Blog

No-Code Airflow DAGs

Apache Airflow is a phenomenal tool for building data flows. It's reliable, well-maintained, well-documented, and has plugins for just about everything. It's easy to extend, has pre-built deployment patterns, and is readily available in a variety of cloud environments.

However, it's also an aging tool, and has a few quirks that hearken to an earlier time in its development. Some issues include rigid DAG-centric dataflows, confusing differences between logical runtime and wall-clock execution time, and significant limitations in the size of individual DAGs.

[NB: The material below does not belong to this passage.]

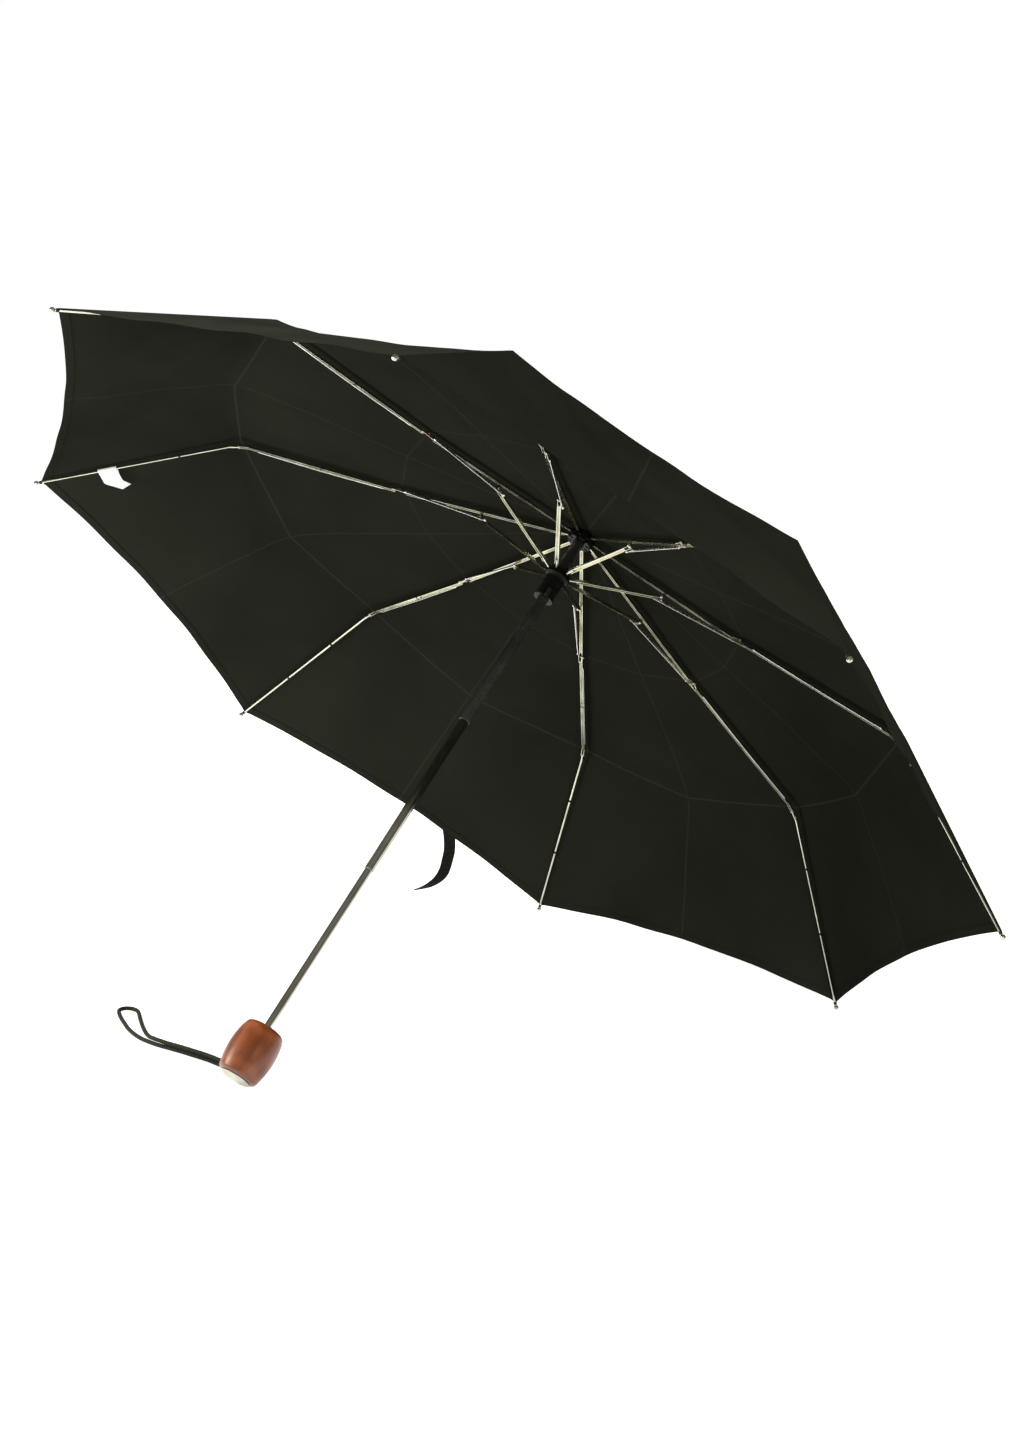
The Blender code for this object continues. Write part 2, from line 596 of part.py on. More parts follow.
# ---------------------------------------------------------------- handle

HANDLE_RADIUS = 20.6 * MM
KNOB_HEIGHT = 47.0 * MM
KNOB_END_RADIUS = 13.9 * MM
CAP_RADIUS = 13.6 * MM
CAP_HEIGHT = 3.2 * MM
KNOB_BORE = LOWER_RADIUS + GAP
KNOB_BORE_DEPTH = 37.0 * MM


def knob_outline():
    """Outer side of the wooden knob from the top face down, as (radius, z)."""
    top = HANDLE_TOP_Z
    bottom = top - KNOB_HEIGHT
    shoulder = 6.5 * MM
    points = [(KNOB_BORE, top)]
    side_top = 17.6 * MM
    for i in range(6):
        angle = TAU / 4.0 * i / 5.0
        points.append((side_top - shoulder + shoulder * math.sin(angle),
                       top - 0.75 * shoulder * (1.0 - math.cos(angle))))
    start_z = points[-1][1]
    end_radius = 17.4 * MM
    end_shoulder = 5.0 * MM
    end_z = bottom + end_shoulder
    for i in range(1, 8):
        t = i / 8.0
        bulge = math.sin(math.pi * min(1.0, t * 0.94 + 0.02)) ** 0.8
        radius = side_top + (end_radius - side_top) * t + (HANDLE_RADIUS - side_top) * bulge
        points.append((radius, start_z + (end_z - start_z) * t))
    for i in range(1, 5):
        angle = TAU / 4.0 * i / 4.0
        points.append((KNOB_END_RADIUS + (17.9 * MM - KNOB_END_RADIUS) * math.cos(angle),
                       end_z - end_shoulder * math.sin(angle)))
    return points


def cap_outline():
    """Outer side of the domed end cap, from its flat top down to the middle of the dome."""
    top = HANDLE_TOP_Z - KNOB_HEIGHT - GAP
    points = [(0.0, top), (CAP_RADIUS - 0.3 * MM, top), (CAP_RADIUS, top - 0.4 * MM)]
    for i in range(1, 7):
        angle = TAU / 4.0 * i / 6.0
        drop = 0.4 * MM + (CAP_HEIGHT - 0.4 * MM) * math.sin(angle)
        points.append((CAP_RADIUS * math.cos(angle), top - drop))
    points[-1] = (0.0, points[-1][1])
    return points


def build_handle(axis):
    wood = material("lacquered_wood", (0.23, 0.07, 0.025), 0.25)
    chrome = material("cap_chrome", (0.75, 0.75, 0.7), 0.15, 1.0)
    bottom = HANDLE_TOP_Z - KNOB_HEIGHT
    outline = knob_outline()
    floor = HANDLE_TOP_Z - KNOB_BORE_DEPTH
    outline += [(0.0, bottom), (0.0, floor), (KNOB_BORE, floor)]

    def entry(bm):
        place = (Matrix.Rotation(CORD_HOLE_TURN, 4, "Z")
                 @ Matrix.Translation(((CORD_HOLE_FLOOR - 30.0 * MM) / 2.0, 0.0, CORD_HOLE_Z))
                 @ Matrix.Rotation(TAU / 4.0, 4, "Y"))
        bmesh.ops.create_cone(bm, cap_ends=True, segments=20, radius1=CORD_HOLE_RADIUS,
                              radius2=CORD_HOLE_RADIUS, depth=CORD_HOLE_FLOOR + 30.0 * MM, matrix=place)

    knob = solid("handle_knob", [from_mesh(turned("knob", outline))], [entry])
    add_part("handle_knob", knob, wood, axis)
    add_part("handle_cap", turned("handle_cap", cap_outline(), 40), chrome, axis)


# ---------------------------------------------------------------- canopy

def cloth_profile():
    """The canopy's line over a rib, as (radius, z) from the top to the hem."""
    inner = LINK["inner"] + turned_point((0.0, INNER_LIFT), TOP_RIB_SLOPE)
    outer = LINK["outer"] + turned_point((0.0, OUTER_LIFT), (MID_RIB_SLOPE + OUTER_RIB_SLOPE) / 2.0)
    hem = (OUTER_RIB_REACH - 5.0 * MM, FOLD_OFFSET + 1.9 * MM)
    hem = LINK["outer"] + turned_point(hem, OUTER_RIB_SLOPE)
    start = Vector((4.0 * MM, 7.75 * MM))
    shoulder = Vector((13.5 * MM, 7.6 * MM))
    points = [start, shoulder]
    for i in (1, 2, 3):
        points.append(shoulder.lerp(inner, i / 3.0))
    for i in (1, 2, 3):
        points.append(inner.lerp(outer, i / 3.0))
    for i in (1, 2, 3, 4):
        points.append(outer.lerp(hem, i / 4.0))
    return points


def canopy_mesh():
    """Eight gores over the ribs. Between two ribs the cloth lies low and its hem curves inward."""
    profile = cloth_profile()
    columns = SPOKES * GORE_COLUMNS
    hem_radius = profile[-1][0]

    def build(bm):
        rings = []
        for j, (radius, z) in enumerate(profile):
            row = []
            t = radius / hem_radius
            for i in range(columns):
                share = (i % GORE_COLUMNS) / GORE_COLUMNS
                between = math.sin(math.pi * share)
                turn = spoke_azimuth(1) + SPOKE_STEP * i / GORE_COLUMNS
                chord = math.cos(SPOKE_STEP / 2.0) / math.cos((share - 0.5) * SPOKE_STEP)
                scallop = HEM_SCALLOP * between * t ** 6
                sag = CLOTH_SAG * between * math.sin(math.pi * max(0.0, (t - 0.05) / 0.95)) ** 2
                r = radius * chord - 0.76 * scallop
                height = z + 0.65 * scallop - sag
                row.append(bm.verts.new((-r * math.sin(turn), r * math.cos(turn), height)))
            rings.append(row)
        for low, high in zip(rings, rings[1:]):
            for i in range(columns):
                k = (i + 1) % columns
                bm.faces.new((low[i], low[k], high[k], high[i]))
    mesh = mesh_from(build, "cloth")
    obj = bpy.data.objects.new("cloth", mesh)
    GUIDES.objects.link(obj)
    shell = obj.modifiers.new("solidify", "SOLIDIFY")
    shell.thickness = CLOTH
    shell.offset = 0.0
    return smooth(evaluated_mesh(obj, "canopy"), 50.0)


def build_canopy(axis):
    cloth = material("black_cloth", (0.012, 0.012, 0.011), 0.8)
    add_part("canopy", canopy_mesh(), cloth, axis)


# ---------------------------------------------------------------- wrist cord, strap and label

def smooth_rows(points, steps):
    """Catmull-Rom points, a fixed number of steps between each two given points."""
    points = [Vector(p) for p in points]
    rows = []
    for i in range(len(points) - 1):
        a = points[max(i - 1, 0)]
        b, c = points[i], points[i + 1]
        d = points[min(i + 2, len(points) - 1)]
        for j in range(steps):
            t = j / steps
            rows.append(0.5 * (2.0 * b + (c - a) * t + (2.0 * a - 5.0 * b + 4.0 * c - d) * t * t
                               + (3.0 * b - a - 3.0 * c + d) * t ** 3))
    rows.append(points[-1])
    return rows


def even_route(points, spacing):
    """Points at an even spacing along a smooth curve through the given points."""
    dense = smooth_rows(points, 24)
    lengths = [0.0]
    for p, q in zip(dense, dense[1:]):
        lengths.append(lengths[-1] + (q - p).length)
    count = max(2, round(lengths[-1] / spacing))
    route, k = [], 0
    for i in range(count + 1):
        goal = lengths[-1] * i / count
        while k < len(dense) - 2 and lengths[k + 1] < goal:
            k += 1
        span = lengths[k + 1] - lengths[k]
        route.append(dense[k].lerp(dense[k + 1], (goal - lengths[k]) / span if span else 0.0))
    return route


def build_cord():
    """A doubled wrist cord: out of the knob, round its loop and back, both ends in one hole."""
    curve = bpy.data.curves.new("wrist_cord", "CURVE")
    curve.dimensions = "3D"
    curve.bevel_depth = CORD_RADIUS
    curve.bevel_resolution = 2
    curve.use_fill_caps = True
    route = even_route([Vector(p) * MM for p in CORD_ROUTE], CORD_SPACING)
    spline = curve.splines.new("POLY")
    spline.points.add(len(route) - 1)
    for point, place in zip(spline.points, route):
        point.co = (*place, 1.0)
    curve.materials.append(material("cord_braid", (0.02, 0.024, 0.016), 0.8))
    obj = bpy.data.objects.new("wrist_cord", curve)
    PARTS.objects.link(obj)


def build_strap():
    """The closing strap: a narrow ribbon down the outside of one gore, past the hem to the floor."""
    count = 4 * (len(STRAP_ROUTE) - 1)
    middles = smooth_rows([row[0] for row in STRAP_ROUTE], 4)
    sides = smooth_rows([row[1] for row in STRAP_ROUTE], 4)

    def build(bm):
        rows = []
        for i in range(count + 1):
            middle, side = middles[i] * MM, sides[i] * MM
            if i == count:
                side = side * 0.3
            rows.append([bm.verts.new(middle - side), bm.verts.new(middle + side)])
        for low, high in zip(rows, rows[1:]):
            bm.faces.new((low[0], low[1], high[1], high[0]))
    obj = bpy.data.objects.new("ribbon", mesh_from(build, "ribbon"))
    GUIDES.objects.link(obj)
    shell = obj.modifiers.new("solidify", "SOLIDIFY")
    shell.thickness = STRAP_THICKNESS
    shell.offset = 0.0
    mesh = smooth(evaluated_mesh(obj, "closing_strap"), 50.0)
    add_part("closing_strap", mesh, material("black_cloth", (0.012, 0.012, 0.011), 0.8), None)


def build_label(axis):
    """The white care label, hanging over one outer rib on its inner side."""
    place = (in_spoke(LABEL_SPOKE, LINK["outer"], OUTER_RIB_SLOPE)
             @ Matrix.Translation((7.2 * MM, 123.0 * MM, -0.9 * MM))
             @ Matrix.Rotation(math.radians(8.5), 4, "Y"))
    label = mesh_from(box((17.5 * MM, 18.0 * MM, 0.4 * MM), (0.0, 0.0, 0.0)), "care_label")
    add_part("care_label", label, material("white_satin", (0.8, 0.8, 0.78), 0.5), axis, place)


# ---------------------------------------------------------------- whole umbrella

def lowest(points, tilt):
    """Lowest place of (y, z) points once the umbrella is tipped by tilt about X."""
    return min(y * math.sin(tilt) + z * math.cos(tilt) for y, z in points)


def resting_tilt():
    """Tip angle at which the handle and the two lower rib tips touch the same floor."""
    handle = [(r, z) for r, z in knob_outline() + cap_outline()]
    tip_y = LINK["tip"][0] * math.cos(SPOKE_STEP / 2.0)
    tip_z = LINK["tip"][1]
    low, high = math.radians(-80.0), math.radians(-5.0)
    for _ in range(60):
        middle = (low + high) / 2.0
        tip_floor = tip_y * math.sin(middle) + tip_z * math.cos(middle) - TIP_RADIUS
        if tip_floor < lowest(handle, middle):
            low = middle
        else:
            high = middle
    return (low + high) / 2.0


def world_bounds(names=None):
    """Low and high corners of the parts, as the viewport evaluates them."""
    graph = bpy.context.evaluated_depsgraph_get()
    corners = []
    for obj in PARTS.objects:
        if names is None or obj.name in names:
            seen = obj.evaluated_get(graph)
            corners += [obj.matrix_world @ v.co for v in seen.data.vertices]
    low = Vector([min(c[i] for c in corners) for i in range(3)])
    high = Vector([max(c[i] for c in corners) for i in range(3)])
    return low, high


def stand_on_floor(axis):
    """Move the umbrella so that the floor is z = 0 and its box is centred on the origin."""
    bpy.context.view_layer.update()
    solid_names = [obj.name for obj in PARTS.objects if obj.name != "wrist_cord"]
    low, high = world_bounds(solid_names)
    shift = Vector((-(low[0] + high[0]) / 2.0, -(low[1] + high[1]) / 2.0, -low[2]))
    axis.matrix_world = Matrix.Translation(shift) @ axis.matrix_world
    bpy.context.view_layer.update()


def main():
    axis = add_empty("umbrella_axis", None, Matrix.Rotation(resting_tilt(), 4, "X"))
    build_handle(axis)
    build_shaft(axis)
    build_hub(axis)
    build_runner(axis)
    build_spokes(axis)
    build_canopy(axis)
    build_label(axis)
    stand_on_floor(axis)
    build_strap()
    build_cord()


main()
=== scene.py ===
"""Looks of the open folding umbrella: cloth, cord, strap, label, fine metal, light and camera."""

import json
import math

import bmesh
import bpy
import numpy as np
from mathutils import Matrix, Vector


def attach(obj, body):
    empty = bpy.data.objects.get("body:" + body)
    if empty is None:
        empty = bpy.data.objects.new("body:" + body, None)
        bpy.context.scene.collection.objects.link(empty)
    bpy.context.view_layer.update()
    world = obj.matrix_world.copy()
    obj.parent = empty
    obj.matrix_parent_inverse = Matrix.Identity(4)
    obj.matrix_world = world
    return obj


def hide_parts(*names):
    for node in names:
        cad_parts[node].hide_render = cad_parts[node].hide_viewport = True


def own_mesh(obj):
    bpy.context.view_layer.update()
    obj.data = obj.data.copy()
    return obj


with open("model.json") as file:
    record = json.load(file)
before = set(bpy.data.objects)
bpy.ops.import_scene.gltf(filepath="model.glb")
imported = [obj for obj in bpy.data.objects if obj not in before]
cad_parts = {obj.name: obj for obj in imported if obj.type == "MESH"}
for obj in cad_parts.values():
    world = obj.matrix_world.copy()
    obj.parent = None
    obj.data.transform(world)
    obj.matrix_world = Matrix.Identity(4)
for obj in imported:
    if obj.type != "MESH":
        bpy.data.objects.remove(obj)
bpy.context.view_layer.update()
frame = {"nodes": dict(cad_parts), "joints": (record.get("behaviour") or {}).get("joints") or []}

MM = 0.001
TAU = 2.0 * math.pi
SPOKES = range(1, 9)
NODES = frame["nodes"]
JOINTS = {j["name"]: j for j in frame["joints"]}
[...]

Several tools have arisen to address these features (among which Prefect is a personal favorite). However, there's something to be said for building on the rock-solid foundation that is Airflow, and at Rearc Data, we also have a substantial investment into making Airflow an efficient platform for our data flows. So what can we do within that environment to streamline the process of building maintainable dataflows?

One pattern we've started using is data-driven DAG definitions using operator factories. This is not necessarily an alternative to the traditional way of defining DAGs, nor necessarily exclusive of using Airflow's new Task API. While this new pattern doesn't fundamentally alter the limitations of Airflow, it does dramatically reduce the burden of developing new dataflows. Let's dig in using an example to motivate the discussion.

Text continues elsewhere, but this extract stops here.